The network trace shows the server sending 421 followed by a TCP connection closure (FIN) which is duly ACK'd by the client TCP stack.
When the curl lib is invoked later, it sends a QUIT to the server *on a port which had previously ACK'd closure* (50816 src port in the full trace, but not shown in the FTP Request: QUIT packet).
The server tries to send a response to QUIT, but gets a connection reset.
I'm no TCP expert; but perhaps the application layer (libcurl) should just close the socket upon a 421 and not try to send new data.
I should add that the "Retry" fails (hence multiple connections with no request in https://bugzilla.redhat.com/attachment.cgi?id=459453 ) I've just added test case 1120 to the curl test suite upstreanm but it doesn't show that behavior... Created attachment 460042 [details]

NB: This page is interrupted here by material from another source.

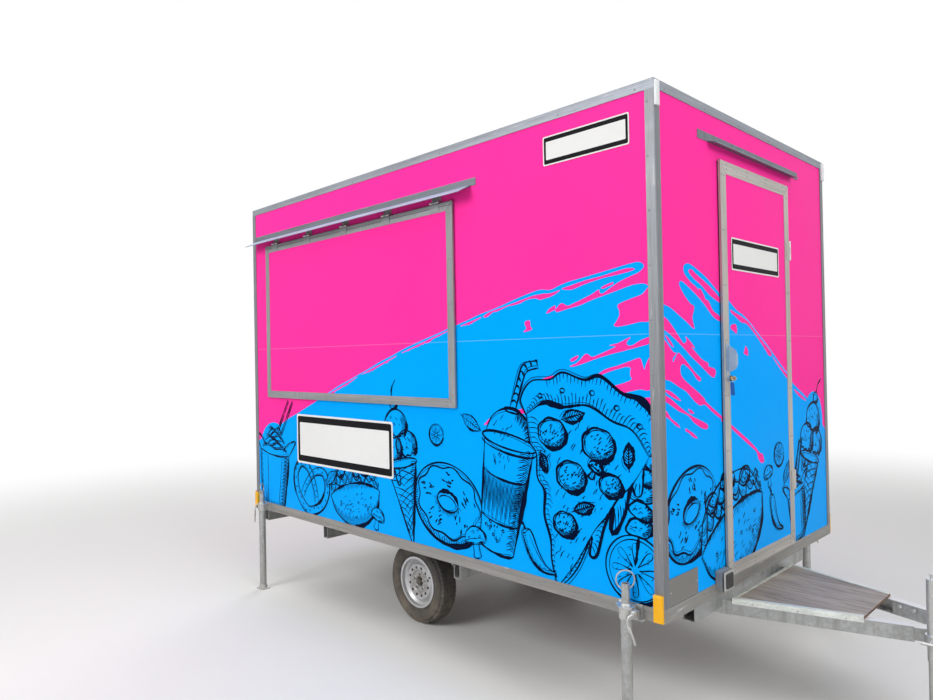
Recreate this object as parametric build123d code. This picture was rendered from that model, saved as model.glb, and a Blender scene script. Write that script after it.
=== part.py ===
from build123d import *
import math
import os

# Single-axle catering trailer: a sandwich-panel box with a serving hatch, an entrance door over a step deck,
# an A-frame drawbar, four prop stands and a jockey wheel.
# Millimetres. +X points to the coupling, +Y to the left side, +Z up; z is 0 on the ground.
# In this script x is measured from the middle of the body; save() moves it to the middle of the overall length.

# Body box
BODY_LENGTH = 3500.0
BODY_WIDTH = 2000.0
BODY_HEIGHT = 2300.0
GROUND_CLEARANCE = 580.0
WALL = 30.0
ROOF_PANEL = 30.0
FLOOR_PANEL = 40.0

# Aluminium edge profiles: they stand one profile thickness proud of the panel skins
PROFILE = 4.0
PROFILE_ROUND = 3.0
FLOOR_RAIL_HEIGHT = 60.0
FLOOR_RAIL_FLANGE = 40.0
ROOF_RAIL_HEIGHT = 44.0
ROOF_RAIL_FLANGE = 45.0
CORNER_FLANGE = 45.0
MITRE_GAP = 0.4

# Leaves: a panel in an aluminium channel that laps over the wall
SHEET = 3.0
LEAF_PROUD = 18.0
LEAF_SEAL_GAP = 7.0
LEAF_PANEL = 30.0
LEAF_WEB_INSET = 22.0
LEAF_GAP = 6.0
JAMB_STANDOUT = 2.0
JAMB_FLANGE = 34.0

# Serving hatch on the right side
HATCH_WIDTH = 2050.0
HATCH_REAR_INSET = 220.0
HATCH_SILL = 858.0
HATCH_HEAD = 310.0
HATCH_FACE = 50.0

# Entrance door in the front wall
DOOR_WIDTH = 830.0
DOOR_CENTRE_Y = -15.0
DOOR_SILL = 66.0
DOOR_HEAD = 245.0
DOOR_FACE = 60.0

# Butt hinges
HINGE_KNUCKLE = 7.0
HINGE_PIN = 3.0
HINGE_PIN_CLEARANCE = 0.3
HINGE_EDGE_GAP = 9.0
HINGE_WING = 42.0
HATCH_HINGE_LENGTH = 76.0
HATCH_HINGE_COUNT = 5
HATCH_HINGE_END_INSET = 140.0
DOOR_HINGE_LENGTH = 107.0
DOOR_HINGE_INSETS = (352.0, 360.0)

# Gas struts of the hatch: the pivot on the jamb and the eye on the leaf, from the hatch hinge's axis
STRUT_INSET = 24.0
STRUT_PIVOT_INWARD = 69.0
STRUT_PIVOT_DOWN = 100.0
STRUT_EYE_INWARD = 64.0
STRUT_EYE_DOWN = 400.0
STRUT_BARREL_R = 10.0
STRUT_ROD_R = 4.0
STRUT_ROD_CLEARANCE = 0.3
STRUT_BARREL_LENGTH = 215.0
STRUT_EYE_R = 8.0
STRUT_EYE_T = 10.0
STRUT_PIN_R = 4.0
STRUT_SIDE_GAP = 1.0

# Rain gutters above the hatch and the door
HATCH_GUTTER_OVERHANG = 170.0
HATCH_GUTTER_RISE = 55.0
HATCH_GUTTER_REACH = 94.0
HATCH_GUTTER_DROP = 43.0
HATCH_LIP_INSETS = (0.0, 40.0)
DOOR_GUTTER_OVERHANG = 188.0
DOOR_GUTTER_RISE = 69.0
DOOR_GUTTER_REACH = 48.0
DOOR_GUTTER_DROP = 14.0
DOOR_LIP_INSETS = (100.0, 100.0)
GUTTER_FLANGE = 41.0

# Chassis: main rails, full-width crossmembers and the front and rear crossmembers
RAIL_CENTRE_Y = 475.0
RAIL_WIDTH = 50.0
CHASSIS_HEIGHT = 100.0
TUBE_WALL = 4.0
END_MEMBER_WIDTH = 60.0
FRONT_MEMBER_HALF = 660.0
CROSS_WIDTH = 50.0
CROSS_FROM_AXLE = 655.0
OPEN_END_DEPTH = 150.0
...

follow-up fix, solution proposed by Daniel Stenberg
Thank you for the testing. I've attached yet another patch on top of that, which may fix it. Unfortunately I wasn't successful in reproducing the bug myself with proftpd. A new updates image for Anaconda will be available shortly.
Created attachment 460052 [details] ext2 floppy image with latest libcurl (x86_64), including attachment #460042 [details] Created attachment 460092 [details]
Network trace following FTP timeout
Still no luck. Different behaviour (no QUIT sent), but still no successful retry. Is this an anaconda problem, i.e. what gets called when the GUI Retry button is pressed?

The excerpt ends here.